Le ministre algérien des Ressources en eau, Mustapha Kamel Mihoubi © DR
L’Agence de presse nationale (APS) s’en est fait l’écho et indique qu’en plus des onze unités de dessalement actuellement en service dans neuf wilayas côtières, il a été décidé le lancement de plusieurs nouveaux projets d’unités de dessalement. Notamment à Alger et ses environs, précisément à Zeralda, Aïn Benian, Palm Beach et Bou Ismail pour alimenter une capitale dont les besoins en eau sont toujours plus importants à mesure que la population croît. Pourtant, plusieurs spécialistes ont remis en cause la stratégie gouvernementale de l’option du dessalement de l’eau de mer, réputée très énergivore.

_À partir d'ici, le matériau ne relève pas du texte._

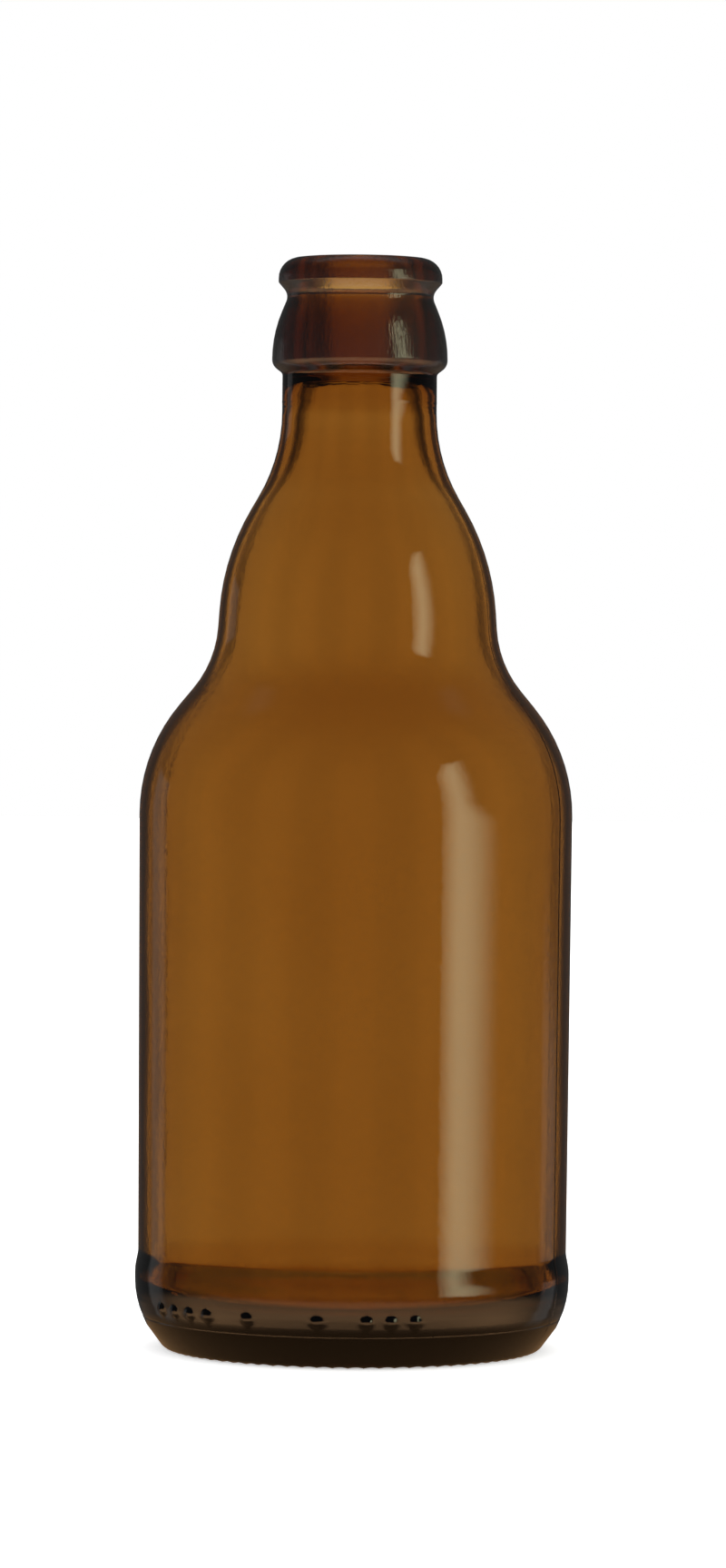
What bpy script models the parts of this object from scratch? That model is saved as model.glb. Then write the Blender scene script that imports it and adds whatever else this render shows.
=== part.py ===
"""A stubby beer bottle of amber glass with a crown finish, empty and open.

One turned glass body with a knurled bearing ring underneath and a row of small round dots on its heel.
Metres, +Z up. The origin is the centre of the plane it stands on, and the dots face -Y.
"""

import math
from collections import namedtuple

import bmesh
import bpy
from mathutils import Matrix, Vector

MM = 0.001

Corner = namedtuple("Corner", "radius height fillet")

# Corners of the outside, from the mouth down: radius from the axis, height above the table and
# the radius of the rounding there, all in millimetres.
MOUTH_RIM = Corner(8.3, 176.5, 1.5)
LIP_TOP = Corner(13.25, 176.5, 3.3)
LIP_UNDERSIDE = Corner(13.25, 172.5, 0.4)
GROOVE = Corner(11.55, 170.5, 1.9)
COLLAR_FLARE = Corner(14.2, 164.1, 20.0)
COLLAR_UNDERSIDE = Corner(14.2, 159.1, 1.9)
NECK_TOP = Corner(12.5, 157.8, 0.8)
NECK_FOOT = Corner(12.5, 144.2, 27.5)
BULB = Corner(21.8, 128.2, 38.0)
WAIST = Corner(22.95, 111.1, 17.4)
SHOULDER = Corner(35.1, 96.4, 27.5)
BODY_FOOT = Corner(34.7, 15.6, 3.8)
HEEL_TOP = Corner(35.2, 13.1, 7.5)
HEEL_TURN = Corner(35.2, 8.05, 15.0)
BASE_PLATE = Corner(33.3, 3.9, 0)
BEARING_OUTSIDE = Corner(30.4, 0, 1.9)
BEARING_INSIDE = Corner(27.6, 0, 1.2)
PUSH_UP_EDGE = Corner(24.5, 2.4, 4.0)
PUSH_UP_CENTRE = Corner(0, 4.8, 0)

# Corners of the hollow, from its floor up. Its wall is thickest at the neck.
BODY_WALL = 2.8
BULB_WALL = 3.0
FLOOR_CENTRE = Corner(0, 9.8, 0)
FLOOR_EDGE = Corner(BODY_FOOT.radius - BODY_WALL, 6.6, 8.0)
INNER_SHOULDER = Corner(SHOULDER.radius - BODY_WALL, 95.6, 25.0)
INNER_WAIST = Corner(WAIST.radius - BULB_WALL, 110.7, 19.0)
INNER_BULB = Corner(BULB.radius - BULB_WALL, 127.6, 36.0)
INNER_NECK = Corner(9.2, 145.5, 30.0)
BORE_FOOT = Corner(MOUTH_RIM.radius, 160.0, 0)

# The body has one side for each knurl of the ring that it stands on.
KNURLS = 76
KNURL_DEPTH = 0.25
KNURL_CREST = 0.6
KNURL_SINK = 0.02
KNURL_INNER_RADIUS = 26.4
KNURL_OUTER_RADIUS = 31.6
FIRST_CREST_TURN = math.radians(-0.9)

# The dots sit in some of thirteen places, counted round the heel from the left of the front.
DOT_PLACES = (0, 1, 2, 3, 5, 8, 10, 11, 12)
DOT_PITCH = math.radians(6.45)
FIRST_DOT_TURN = math.radians(-60.6)
DOT_RADIUS = 1.05
DOT_RISE = 0.45
DOT_HEIGHT = 7.7

# An arc is drawn with chords that leave it by about this, and a point this near the last one is left out.
ARC_ERROR = 0.16
COARSEST_ARC = 0.3
SHORTEST_SIDE = 0.5

AMBER = (0.215, 0.08, 0.009, 1.0)


def new_collection(name):
    """Make a collection inside the scene's own."""
    collection = bpy.data.collections.new(name)
    bpy.context.scene.collection.children.link(collection)
    return collection


def clear_scene():
    """Take away whatever the scene held before."""
    for obj in list(bpy.data.objects):
        bpy.data.objects.remove(obj, do_unlink=True)


def rounded(corners):
    """Points of an outline, with each of its corners rounded by its fillet."""
    points = [Vector(corners[0][:2])]
    for before, corner, after in zip(corners, corners[1:], corners[2:]):
        here = Vector(corner[:2])
        back = (Vector(before[:2]) - here).normalized()
        ahead = (Vector(after[:2]) - here).normalized()
        fillet = corner.fillet
        half_angle = back.angle(ahead) / 2
        if fillet == 0:
            points.append(here)
            continue
        centre = here + (back + ahead).normalized() * fillet / math.sin(half_angle)
        start = here + back * fillet / math.tan(half_angle) - centre
        sweep = math.copysign(math.pi - 2 * half_angle, back.x * start.y - back.y * start.x)
        chord_angle = 2 * math.acos(1 - min(ARC_ERROR / fillet, COARSEST_ARC))
        chords = max(1, round(abs(sweep) / chord_angle))
        for step in range(chords + 1):
            point = centre + Matrix.Rotation(sweep * step / chords, 2) @ start
            if (point - points[-1]).length > SHORTEST_SIDE:
                points.append(point)
    points.append(Vector(corners[-1][:2]))
    return points


def bottle_corners():
    """The whole outline: out along the floor, up the hollow, over the rim, down the outside and in underneath."""
    return [
        FLOOR_CENTRE,
        FLOOR_EDGE,
        INNER_SHOULDER,
        INNER_WAIST,
        INNER_BULB,
        INNER_NECK,
        BORE_FOOT,
        MOUTH_RIM,
        LIP_TOP,
        LIP_UNDERSIDE,
        GROOVE,
        COLLAR_FLARE,
        COLLAR_UNDERSIDE,
        NECK_TOP,
        NECK_FOOT,
        BULB,
        WAIST,
        SHOULDER,
        BODY_FOOT,
        HEEL_TOP,
        HEEL_TURN,
        BASE_PLATE,
        BEARING_OUTSIDE,
        BEARING_INSIDE,
        PUSH_UP_EDGE,
        PUSH_UP_CENTRE,
    ]


def glass_material():
    """Clear amber glass."""
    material = bpy.data.materials.new("amber_glass")
    material.use_nodes = True
    shader = material.node_tree.nodes["Principled BSDF"]
    shader.inputs["Base Color"].default_value = AMBER
    shader.inputs["Roughness"].default_value = 0.03
    shader.inputs["Metallic"].default_value = 0.0
    shader.inputs["IOR"].default_value = 1.52
    shader.inputs["Transmission Weight"].default_value = 1.0
    return material


def turned(name, outline, collection):
    """Turn an outline round the Z axis into a closed body."""
    mesh = bpy.data.meshes.new(name)
    points = [(point.x * MM, 0, point.y * MM) for point in outline]
    mesh.from_pydata(points, [(i, i + 1) for i in range(len(points) - 1)], [])
    body = bpy.data.objects.new(name, mesh)
    collection.objects.link(body)
    body.rotation_euler.z = FIRST_CREST_TURN - math.pi / 2
    screw = body.modifiers.new("turn", "SCREW")
    screw.steps = KNURLS
    screw.render_steps = KNURLS
    screw.use_merge_vertices = True
    screw.merge_threshold = 0.01 * MM
    return body


def knurl_cutters(collection):
    """The bars that cut the grooves between the crests of the bearing ring, all in one mesh."""
    pitch_angle = 2 * math.pi / KNURLS
    mean_radius = (BEARING_OUTSIDE.radius + BEARING_INSIDE.radius) / 2
    half_width = (pitch_angle * mean_radius - KNURL_CREST) / 2
    length = KNURL_OUTER_RADIUS - KNURL_INNER_RADIUS
    middle = (KNURL_OUTER_RADIUS + KNURL_INNER_RADIUS) / 2
    lie_down = Matrix.Rotation(math.pi / 2, 4, "Y") @ Matrix.Rotation(math.pi / 6, 4, "Z")
    section = Matrix.Diagonal((1, half_width, (KNURL_DEPTH + KNURL_SINK) / math.cos(math.pi / 6), 1))
    bars = bmesh.new()
    for groove in range(KNURLS):
        turn = FIRST_CREST_TURN - math.pi / 2 + (groove + 0.5) * pitch_angle
        place = Matrix.Rotation(turn, 4, "Z") @ Matrix.Translation((middle, 0, -KNURL_SINK))
        bmesh.ops.create_cone(
            bars,
            cap_ends=True,
            segments=6,
            radius1=1,
            radius2=1,
            depth=length,
            matrix=Matrix.Scale(MM, 4) @ place @ section @ lie_down,
        )
    mesh = bpy.data.meshes.new("knurl_cutters")
    bars.to_mesh(mesh)
    bars.free()
    cutters = bpy.data.objects.new("knurl_cutters", mesh)
    collection.objects.link(cutters)
    cutters.hide_render = True
    cutters.display_type = "WIRE"
    return cutters


def heel_radius_at(height, outline):
    """The outside radius of the heel at a height, read off its outline."""
    for upper, lower in zip(outline, outline[1:]):
        if lower.y <= height <= upper.y and upper.x > BASE_PLATE.radius:
            share = (height - lower.y) / (upper.y - lower.y)
            return lower.x + (upper.x - lower.x) * share
    raise ValueError("the height is outside the heel")


def add_dots(collection, outline):
    """One ball for each dot, sunk in the heel until only its cap stands out."""
    ball_radius = (DOT_RADIUS**2 + DOT_RISE**2) / (2 * DOT_RISE)
    centre_radius = heel_radius_at(DOT_HEIGHT, outline) + DOT_RISE - ball_radius
    for place in DOT_PLACES:
        turn = FIRST_DOT_TURN + place * DOT_PITCH - math.pi / 2
        mesh = bpy.data.meshes.new("heel_dot")
        ball = bmesh.new()
        bmesh.ops.create_uvsphere(ball, u_segments=10, v_segments=8, radius=ball_radius * MM)
        ball.to_mesh(mesh)
        ball.free()
        dot = bpy.data.objects.new("heel_dot", mesh)
        dot.rotation_euler = (0, math.pi / 2, turn)
        dot.location = (
            centre_radius * math.cos(turn) * MM,
            centre_radius * math.sin(turn) * MM,
            DOT_HEIGHT * MM,
        )
        collection.objects.link(dot)


def apply_modifiers(obj):
    """Put the evaluated mesh in place of the modifiers."""
    bpy.context.view_layer.update()
    graph = bpy.context.evaluated_depsgraph_get()
    mesh = bpy.data.meshes.new_from_object(obj.evaluated_get(graph))
    mesh.name = obj.name
    obj.modifiers.clear()
    obj.data = mesh


def build_bottle():
    """Turn the body, cut the knurls and join the dots."""
    parts = new_collection("stubby_beer_bottle")
    cutter_collection = new_collection("cutters")
    outline = rounded(bottle_corners())
    bottle = turned("glass_bottle", outline, parts)

    cut = bottle.modifiers.new("knurls", "BOOLEAN")
    cut.operation = "DIFFERENCE"
    cut.solver = "EXACT"
    cut.object = knurl_cutters(cutter_collection)

    dot_collection = new_collection("heel_dots")
    add_dots(dot_collection, outline)
    join = bottle.modifiers.new("dots", "BOOLEAN")
    join.operation = "UNION"
    join.solver = "EXACT"
    join.operand_type = "COLLECTION"
    join.collection = dot_collection
    apply_modifiers(bottle)
    for dot in list(dot_collection.objects):
        bpy.data.objects.remove(dot, do_unlink=True)
    bpy.data.collections.remove(dot_collection)

    bottle.data.materials.clear()
    bottle.data.materials.append(glass_material())
    bottle.data.shade_smooth()
    bottle.data.set_sharp_from_angle(angle=math.radians(35))


def main():
    clear_scene()
    build_bottle()


main()
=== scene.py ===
"""The looks of a stubby beer bottle of amber glass, empty and open, on a pale studio floor."""

import math
from collections import namedtuple

import bpy
from bpy.props import FloatProperty, FloatVectorProperty, PointerProperty
from mathutils import Euler, Matrix, Vector


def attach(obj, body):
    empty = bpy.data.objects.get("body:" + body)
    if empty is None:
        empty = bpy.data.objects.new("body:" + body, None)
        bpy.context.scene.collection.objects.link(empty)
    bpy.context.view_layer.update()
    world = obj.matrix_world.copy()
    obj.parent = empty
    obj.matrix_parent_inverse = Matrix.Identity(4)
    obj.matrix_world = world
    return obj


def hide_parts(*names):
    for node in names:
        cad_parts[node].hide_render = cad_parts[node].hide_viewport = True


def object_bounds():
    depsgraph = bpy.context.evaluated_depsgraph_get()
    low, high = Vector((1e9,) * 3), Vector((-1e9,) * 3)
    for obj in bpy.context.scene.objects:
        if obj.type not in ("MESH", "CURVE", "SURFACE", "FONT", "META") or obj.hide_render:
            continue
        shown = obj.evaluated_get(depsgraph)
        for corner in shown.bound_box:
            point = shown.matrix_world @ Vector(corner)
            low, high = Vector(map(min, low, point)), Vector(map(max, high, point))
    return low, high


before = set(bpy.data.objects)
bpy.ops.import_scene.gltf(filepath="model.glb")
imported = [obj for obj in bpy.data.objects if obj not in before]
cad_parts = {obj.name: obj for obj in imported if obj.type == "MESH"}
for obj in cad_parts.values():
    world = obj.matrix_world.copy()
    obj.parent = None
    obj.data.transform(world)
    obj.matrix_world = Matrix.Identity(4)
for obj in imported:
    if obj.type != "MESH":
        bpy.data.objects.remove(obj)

bl_info = {
    "name": "Stubby Beer Bottle",
    "version": (1, 0, 0),
    "blender": (4, 5, 0),
    "location": "3D View > Sidebar > Bottle",
    "description": "Makes the glass of a stubby beer bottle and the studio that it stands in",
    "category": "Add Mesh",
}

MM = 0.001
CAD_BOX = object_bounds()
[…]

Lutte contre le gaspillage
Le gouvernement entend aussi s’attaquer au chantier des eaux épurées dont le volume est estimé aujourd’hui à 450 millions de m³ par an pour être porté à deux milliards de m³ par an à l’horizon 2030. L’Algérie, qui compte quelque 200 stations d’épuration des eaux usées, réparties sur le territoire national, entend également lancer plusieurs nouveaux projets dans ce domaine. Ces nouvelles infrastructures viendront appuyer celles livrées par l’ADE en 2020, à savoir, plus de 100 stations de traitement d’eau, 20 stations de déminéralisation et 13 stations monobloc de dessalement de l’eau de mer, révèle encore l’APS.
À l’occasion toujours de la Journée internationale de l’eau, l’ADE a annoncé le lancement d’un programme national baptisé « Eco’Eau 2021 » dont le but est de lutter contre toutes les formes de gaspillage d’eau. Une campagne de lutte contre les raccordements illicites et les fuites d’eau va ainsi être lancée à compter du 1er avril.
Dans un récent entretien à la radio nationale, le directeur général de l’ADE n’écartait pas l’hypothèse d’un rationnement d’un jour sur deux, après le ramadan, durant la période estivale, si le remplissage des barrages devait rester insuffisant.
Dessalement de l’eau de mer, épuration des eaux usées, rationalisation de la consommation nationale, exploitation des nappes aquifères du Sahara… L’Algérie doit trouver des alternatives fiables pour faire face à une crise de l’eau qui ne fera que s’accentuer avec l’arrivée de l’été et des grandes chaleurs.